Editoriali

La riscossa

“Il vantaggio quasi unico dell’offensiva consiste nella sorpresa”

Karl von Clausewitz

L’Ayatollah Khamenei, guida suprema dell’Iran, è stato trasferito in luogo “sicuro”. Dopo l’uccisione inaspettata del suo sodale e plenipotenziario in Libano, Hassan Nasrallah, l’anziano chierico ha scoperto improvvisamente la propria fragilità. Non è solo la sua, ma quella del regime sanguinario che da quarantacinque anni governa l’Iran.

A seguito dell’eccidio perpetrato da Hamas il 7 ottobre scorso, Israele è apparso a tutti un paese vulnerabile e traumatizzato, l’Iran incassava un risultato importante, seguito dall’apertura di due fronti a sud e nord, la tenaglia che avrebbe dovuto stritolare lo Stato ebraico e a cui, successivamente, si sarebbbero aggiunti altri attori armati e quelli senza armi ma altrettanto perniciosi, gli attivissimi promotori del lawfare combattuto all’ONU, all’Aia, mediaticamente.

A ormai quasi un anno di distanza la situazione ha subito una trasformazione profonda.  La riscossa di Israele si è concetrata in modo impressionante nel giro di poche settimane e ha avuto come epicentro il Libano. Come ha sottolineato il colonnello Richard Kemp, l’ex comandante delle forze britanniche in Afghanistan, “Il rapido attrito di Israele contro Hezbollah avvenuto nelle ultime due settimane non ha precedenti in nessun’altra campagna militare di cui io sia a conoscenza”.

Il culmine di questo attrito è stata l’uccisione, venerdì, del lord of terror Hassan Nasrallah avvenuta a Beirut a seguito del massiccio bombardamento da parte di Israele del quartiere generale di Hezbollah.
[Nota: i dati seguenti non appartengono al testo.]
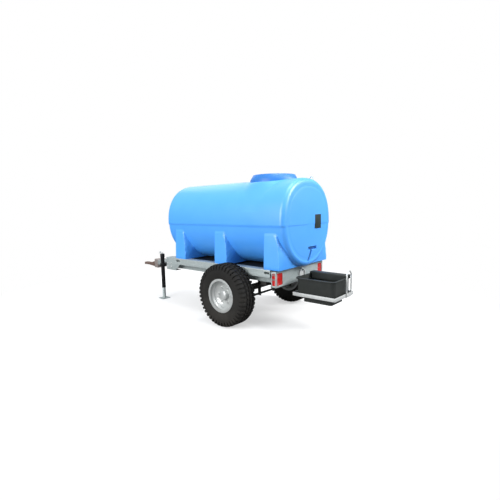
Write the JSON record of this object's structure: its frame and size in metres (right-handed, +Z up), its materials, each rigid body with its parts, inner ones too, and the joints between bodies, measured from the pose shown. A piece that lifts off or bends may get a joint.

Non si può  evidenziare abbastanza come l’uscita di scena di quello che è stato per trent’anni il capo indiscusso dell’organizzazione jihadista sciita in Libano rappresenti una scossa sismica profonda all’interno dell’arcipelago del terrore promosso e finanziato da Teheran.  Uccisione che segue la progressiva decapitazione del vertice dell’organizzazione, delle due spettacolari operazioni di intelligence che l’hanno preceduta e dei bombardamenti chirurgici dei suoi siti militari e di stoccaggio. Tutto ciò avviene mentre a Gaza la struttura operativa di Hamas è stata disarticolata e si prosegue in operazioni limitate atte a stroncare le sacche di guerriglia rimaste. Yahya Sinwar continua a restare nascosto e protetto dagli scudi umani degli ostaggi, ma ora è sostanzialmente solo, privo di risorse, con i vertici del suo gruppo criminale spazzati via. Quanto tempo potrà resistere?
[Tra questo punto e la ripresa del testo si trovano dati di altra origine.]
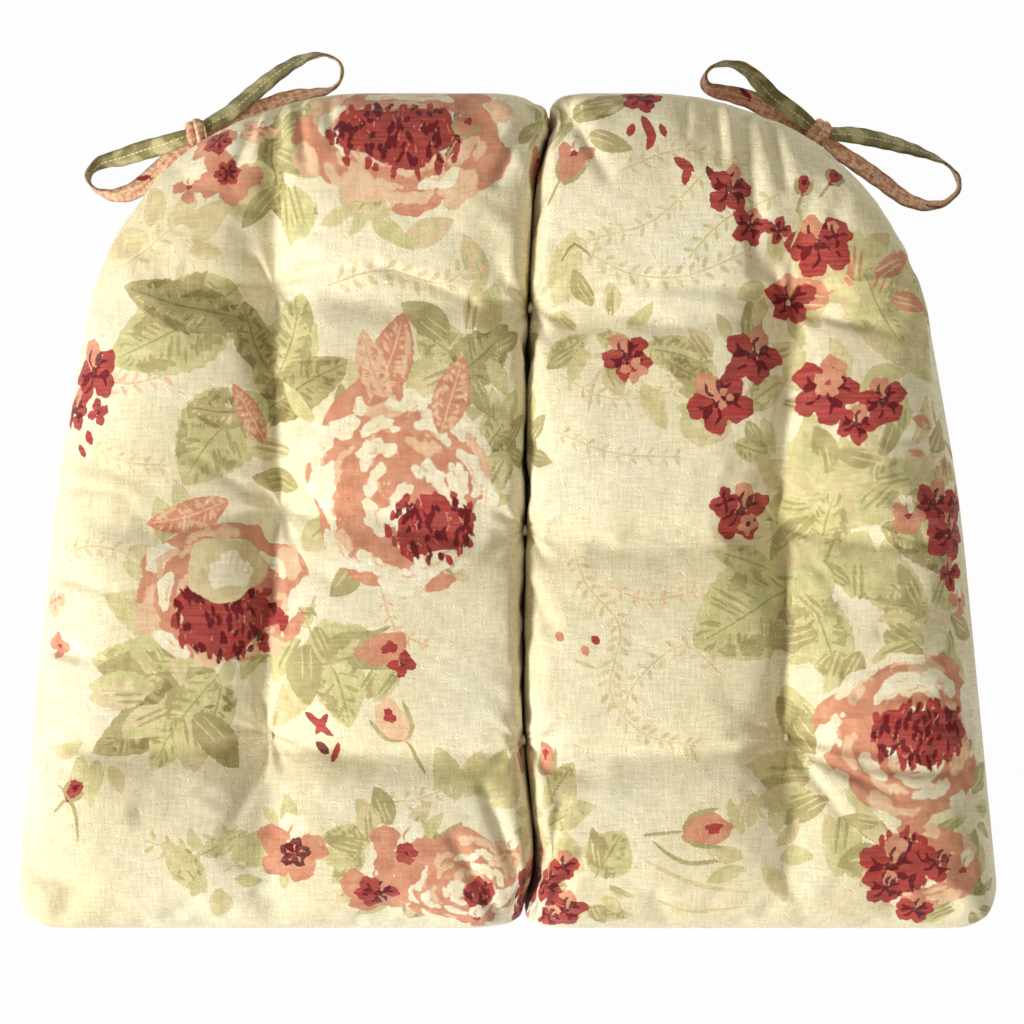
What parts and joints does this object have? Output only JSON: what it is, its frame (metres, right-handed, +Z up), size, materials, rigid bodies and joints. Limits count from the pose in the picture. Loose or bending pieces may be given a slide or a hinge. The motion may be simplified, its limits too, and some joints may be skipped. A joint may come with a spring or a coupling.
{
  "type": "chair seat pad",
  "caption": "Tufted dining-chair seat pad with a rounded back, a fold crease down the middle and a fabric tie bow at each back corner.",
  "frame": {"origin": "middle of the pad's underside, half way across its front corners and half way from front edge to back edge", "axes": "+X to the right seen from above with the ties at the top, +Y to the back edge where the ties are, +Z up out of the seat"},
  "size_m": [0.4452, 0.4022, 0.055],
  "materials": {
    "cover": "plain-weave linen-look cotton with a floral print in red, salmon, olive and tan on cream",
    "batting": "loose white polyester batting",
    "foam": "cut open-cell foam",
    "thread": "twisted cream thread",
    "tie": "folded strap of the printed cover cloth, olive one side and salmon the other"
  },
  "bodies": {
    "left_half": {"top_cover_left": "cover", "bottom_cover_left": "cover", "top_batting_left": "batting", "bottom_batting_left": "batting", "foam_core_left": "foam", "seam_thread_left": "thread", "tie_root_left": "tie", "tie_long_tail_left": "tie", "tie_short_tail_left": "tie", "tuft_left_front": "thread", "tuft_left_middle": "thread", "tuft_left_back": "thread", "fold_strip": "cover", "tuft_centre_front": "thread", "tuft_centre_middle": "thread", "tuft_centre_back": "thread"},
    "right_half": {"top_cover_right": "cover", "bottom_cover_right": "cover", "top_batting_right": "batting", "bottom_batting_right": "batting", "foam_core_right": "foam", "seam_thread_right": "thread", "tie_root_right": "tie", "tie_long_tail_right": "tie", "tie_short_tail_right": "tie", "tuft_right_front": "thread", "tuft_right_middle": "thread", "tuft_right_back": "thread"},
    "left_bow": {"tie_knot_left": "tie", "tie_long_loop_left": "tie", "tie_short_loop_left": "tie"},
    "right_bow": {"tie_knot_right": "tie", "tie_long_loop_right": "tie", "tie_short_loop_right": "tie"}
  },
  "joints": [
    {"name": "centre_fold", "type": "hinge", "parent": "left_half", "child": "right_half", "pos_m": [0.009, 0, 0], "axis": [0, 1, 0], "range_deg": [0, 170], "stiffness_Nm_per_rad": 1.5},
    {"name": "left_bow_swing", "type": "hinge", "parent": "left_half", "child": "left_bow", "pos_m": [-0.1389, 0.1681, 0.025], "axis": [0.9063, 0.4226, 0], "range_deg": [0, 95], "stiffness_Nm_per_rad": 0.005},
    {"name": "right_bow_swing", "type": "hinge", "parent": "right_half", "child": "right_bow", "pos_m": [0.1389, 0.1681, 0.025], "axis": [0.9063, -0.4226, 0], "range_deg": [0, 95], "stiffness_Nm_per_rad": 0.005}
  ]
}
Nel momento in cui Israele ha ripristinato davanti al mondo la sua postura, quella piegata orribilmente dall’eccidio del 7 ottobre, l’unica strada da percorrere, ora che il nemico annaspa, è quella della forza, ogni tregua, ogni cedimento, gli consentirebbe solo un vantaggio. La vittoria contro l’asse del terrore non può però essere completa senza colpire il suo vertice che non si trova né a Gaza né a Beirut, ma a Teheran. Per quanti colpi decisivi Israele potrà assestare a Hamas (ormai sull’orlo del collasso) e a Hezbollah, finchè a Teheran resterà in vita il regime che li ha sostenuti e li sostiene, si tratterà solo di un vantaggio temporaneo.
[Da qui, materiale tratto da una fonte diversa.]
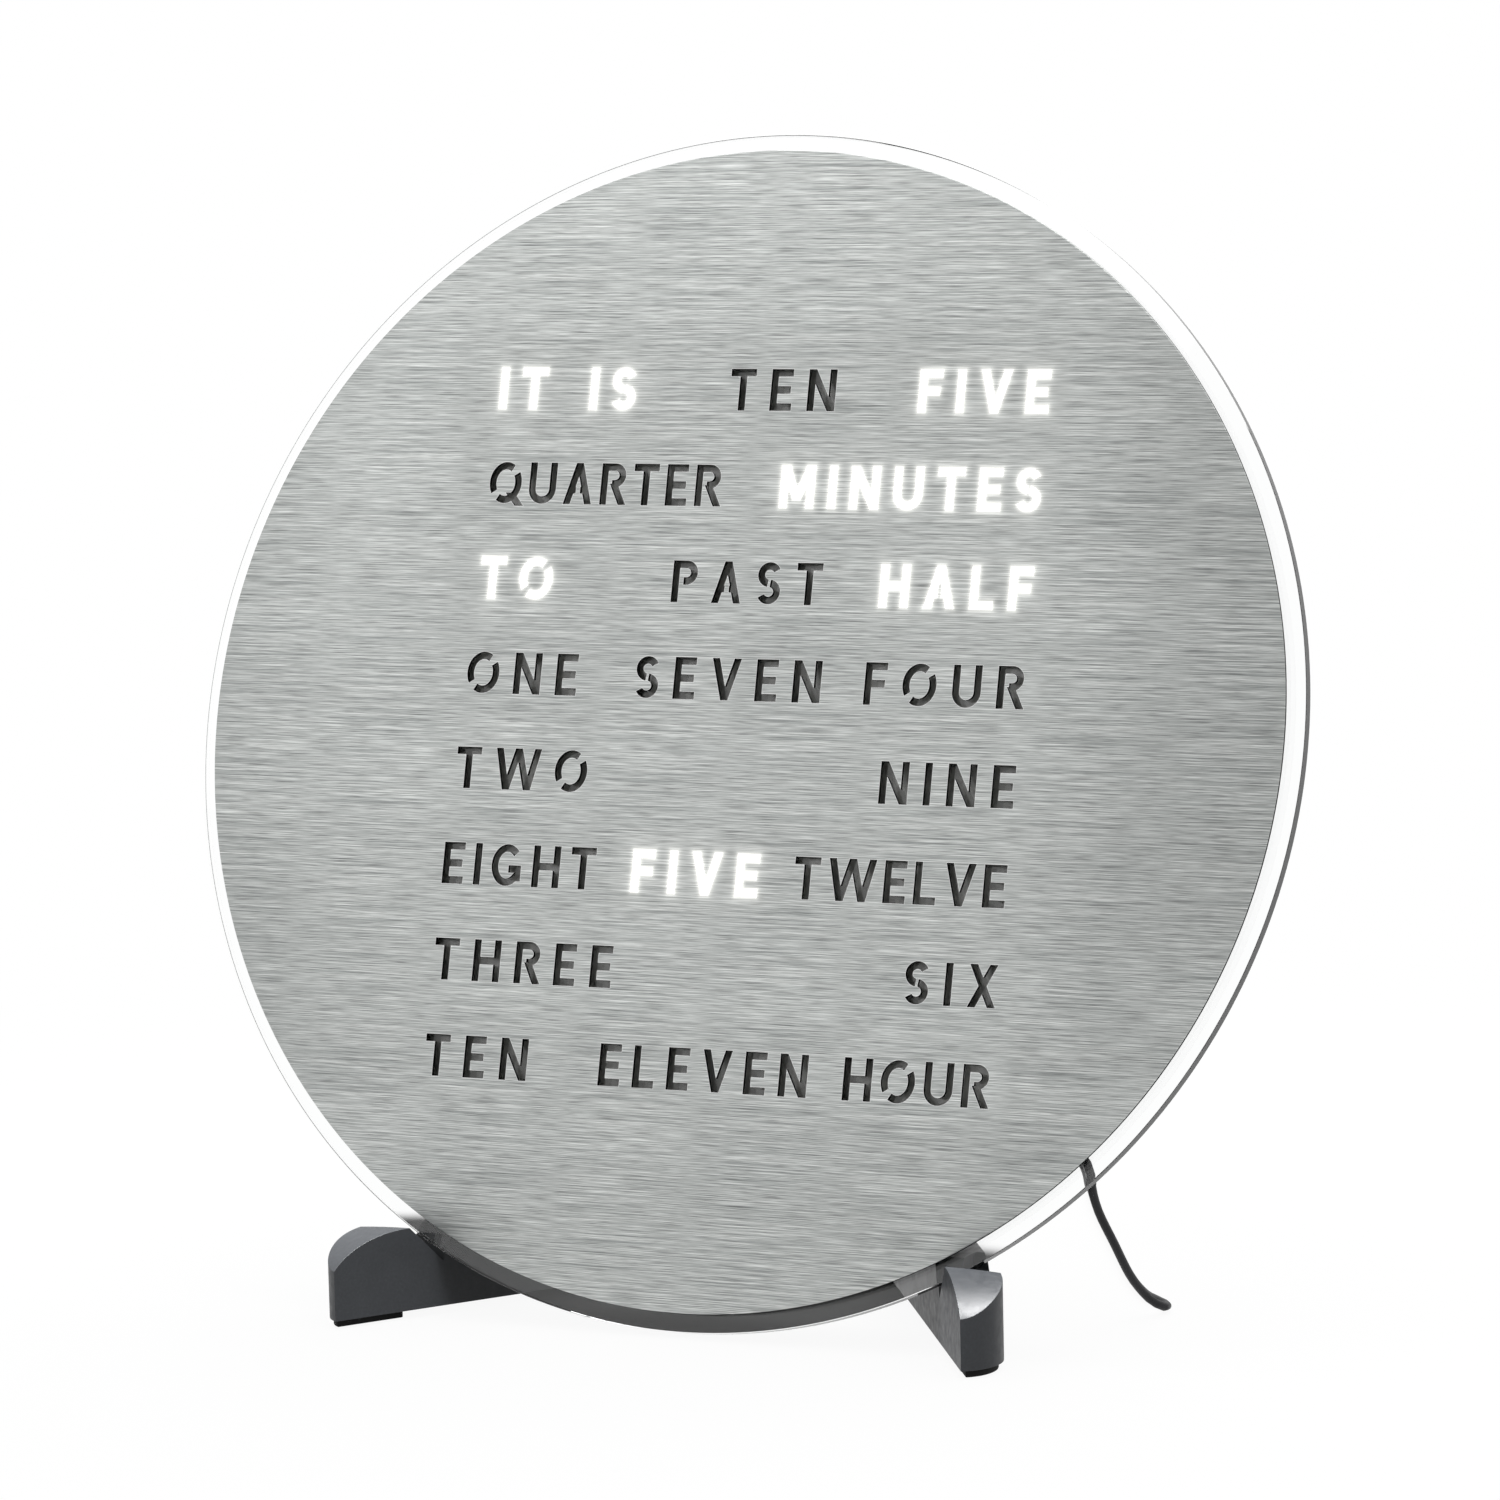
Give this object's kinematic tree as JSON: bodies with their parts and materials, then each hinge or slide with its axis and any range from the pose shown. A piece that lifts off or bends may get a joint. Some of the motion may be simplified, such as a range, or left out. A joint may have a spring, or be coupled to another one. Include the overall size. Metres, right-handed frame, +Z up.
{
  "type": "word clock",
  "caption": "Round table clock that tells the time in lit words cut through a brushed steel dial; the dial's clear disc stands in a V-shaped stand, with a thin supply cord and plug",
  "frame": {"origin": "centre of the footprint of clock and stand, on the table, leaving the supply cord out", "axes": "+X to the viewer's right across the dial, +Y to the rear, +Z up; the dial faces -Y and leans back"},
  "size_m": [0.3012, 0.2648, 0.2914],
  "materials": {
    "dial_steel": "fine level brushing, satin",
    "mask_black": "matt black sheet",
    "clear_sheet": "clear acrylic with a polished edge",
    "opal_sheet": "translucent opal",
    "grid_black": "moulded, matt",
    "strip_white": "flexible strip with light-emitting diodes",
    "carrier_white": "moulded, matt",
    "board_green": "solder mask",
    "chip_black": "moulded",
    "crystal_metal": "drawn can",
    "cell_metal": "satin",
    "terminal_grey": "moulded",
    "button_grey": "moulded, satin",
    "housing_black": "fine moulded grain",
    "cover_black": "fine moulded grain",
    "screw_zinc": "zinc plated",
    "post_metal": "turned",
    "relief_rubber": "matt",
    "cord_black": "smooth satin sheath",
    "stand_anthracite": "satin anthracite coat",
    "pad_rubber": "matt",
    "adapter_black": "fine moulded grain",
    "pin_nickel": "nickel plated"
  },
  "bodies": {
    "stand": {"left_arm": "stand_anthracite", "right_arm": "stand_anthracite", "rear_bridge": "stand_anthracite", "bridge_screw_1": "screw_zinc", "bridge_screw_2": "screw_zinc", "bridge_screw_3": "screw_zinc", "bridge_screw_4": "screw_zinc", "front_pad_left": "pad_rubber", "front_pad_right": "pad_rubber", "rear_pad_left": "pad_rubber", "rear_pad_right": "pad_rubber", "cord_lead": "cord_black", "cord_coil": "cord_black", "cord_tie": "relief_rubber", "adapter_shell": "adapter_black", "plug_pin_1": "pin_nickel", "plug_pin_2": "pin_nickel"},
    "head": {"dial_plate": "dial_steel", "letter_mask": "mask_black", "clear_disc": "clear_sheet", "diffuser_sheet": "opal_sheet", "light_grid": "grid_black", "led_strip_1": "strip_white", "led_strip_2": "strip_white", "led_strip_3": "strip_white", "led_strip_4": "strip_white", "led_strip_5": "strip_white", "led_strip_6": "strip_white", "led_strip_7": "strip_white", "led_strip_8": "strip_white", "led_carrier": "carrier_white", "control_board": "board_green", "control_chip": "chip_black", "clock_crystal": "crystal_metal", "cell_holder": "chip_black", "backup_cell": "cell_metal", "cord_terminal": "terminal_grey", "hour_switch": "chip_black", "minute_switch": "chip_black", "light_switch": "chip_black", "rear_housing": "housing_black", "service_cover": "cover_black", "cover_screw_1": "screw_zinc", "cover_screw_2": "screw_zinc", "cover_screw_3": "screw_zinc", "cover_screw_4": "screw_zinc", "post_1": "post_metal", "post_2": "post_metal", "post_3": "post_metal", "post_4": "post_metal", "housing_screw_1": "screw_zinc", "housing_screw_2": "screw_zinc", "housing_screw_3": "screw_zinc", "housing_screw_4": "screw_zinc", "strain_relief": "relief_rubber", "inner_lead": "cord_black"},
    "hour_button": {"hour_button": "button_grey"},
    "minute_button": {"minute_button": "button_grey"},
    "light_button": {"light_button": "button_grey"}
  },
  "joints": [
    {"name": "head_lift", "type": "slide", "parent": "stand", "child": "head", "axis": [0, 0.2672, 0.9636], "range_m": [0, 0.03]},
    {"name": "hour_press", "type": "slide", "parent": "head", "child": "hour_button", "axis": [0, -0.9636, 0.2672], "range_m": [0, 0.001], "stiffness_N_per_m": 400, "springref_m": -0.001},
    {"name": "minute_press", "type": "slide", "parent": "head", "child": "minute_button", "axis": [0, -0.9636, 0.2672], "range_m": [0, 0.001], "stiffness_N_per_m": 400, "springref_m": -0.001},
    {"name": "light_press", "type": "slide", "parent": "head", "child": "light_button", "axis": [0, -0.9636, 0.2672], "range_m": [0, 0.001], "stiffness_N_per_m": 400, "springref_m": -0.001}
  ]
}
Ora, tuttavia, è opportuno concentrarsi sui risultati conseguiti, sulla loro straordinaria portata, nella speranza che il cinque novembre riconsegni alla Casa Bianca il presidente americano che più di ogni altro si è speso per Israele dal dopoguerra a oggi. Per Khamenei, ovunque si trovi, sarebbero sonni ancora meno tranquilli di quelli attuali.